Administrar la ciudad, orientar su acción, equilibrar los grupos que forman parte de ella... Esa es la trea del buen gobernante de Platón. El trabajo moral consiste también, en parte, en eso. En conocer nuestros puntos fuertes y nuestras debilidades, las oportunidades que nos ofrece nuestra situación, y jugar nuestras bazas, respetando las reglas del juego, de la partida.
Es decir, la partida consiste en alcanzar un mejor conocimiento de los grandes valores morales, un mejor conocimiento propio, y una adecuación más completa y adecuada de mi propia y singularísima realidad personal, de mi vida, a aquellos valores.

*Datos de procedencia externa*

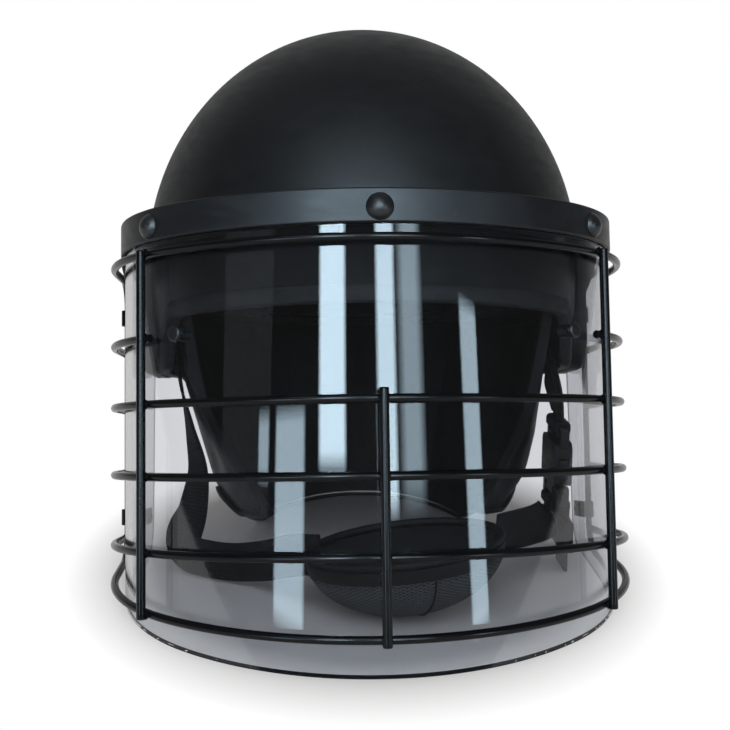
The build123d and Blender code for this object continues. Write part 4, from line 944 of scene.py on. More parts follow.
def smoothed(node: str, finish: Finish, edge: float = 0.0, body: str = HELMET) -> Thing:
    """A rigid node as one smooth-shaded mesh, with its sharp edges broken by a small bevel.

    Args:
        node: name of the node.
        finish: its material.
        edge: width of the bevel in millimetres, none where it is zero.
        body: body that it moves with.

    Returns:
        The new object, which stands for the node.
    """
    sharp = 28.0
    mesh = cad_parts[node].data.copy()
    mesh.name = node + "_smooth"
    mesh.materials.clear()
    tidied(mesh, 2e-6, False, sharp, [finish])
    made = into_scene(node + "_finished", mesh)
    if edge:
        bevel = made.modifiers.new("broken_edges", "BEVEL")
        bevel.width = edge * MM
        bevel.segments = 2
        bevel.limit_method = "ANGLE"
        bevel.angle_limit = math.radians(sharp + 10)
        bevel.harden_normals = True
    return settle(made, finish, (node,), body)


# The shell and what is fixed to it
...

Y ahí entra también la administración de nuestros defectos. Luego hay que exigir el esfuerzo para desterrar los propios defectos. Pero normalmente eso irá para largo. De momento habrá que ir aprendiendo a convivir con ellos y a aprovecharlos.
En la labor educativa es fundamental la autonomía del profesor. No sólo por la razón de que quien se constituye como promotor de la autonomía de los alumnos debe ser él mismo autónomo, sino también porque la tarea educativa, así formulada, es un arte, un magisterio.
Pero es, por lo mismo y ante todo, una tarea de mejora moral del educador mismo. Más que formar a otros, nos estamos formando nosotros.
Si no se toma así, la tarea educativa se falsea, se hace imposible. Es lógico que así sea porque si el educador pretende afirmarse ante su alumno olvida que lo está haciendo ante imberbes –la expresión quiere ser descriptiva–, ante hombres inmaduros.
La personalidad del educador que equivoque así la orientación de su tarea se achicará, se ensombrecerá, se acartonará con el trato infantil o adolescente.
Hay que abrirse, por lo tanto, a la dimensión ética de la tarea, es preciso descubrir en la práctica –y que sea de hecho así– que el mayor beneficiado en la tarea de formación es el propio profesor.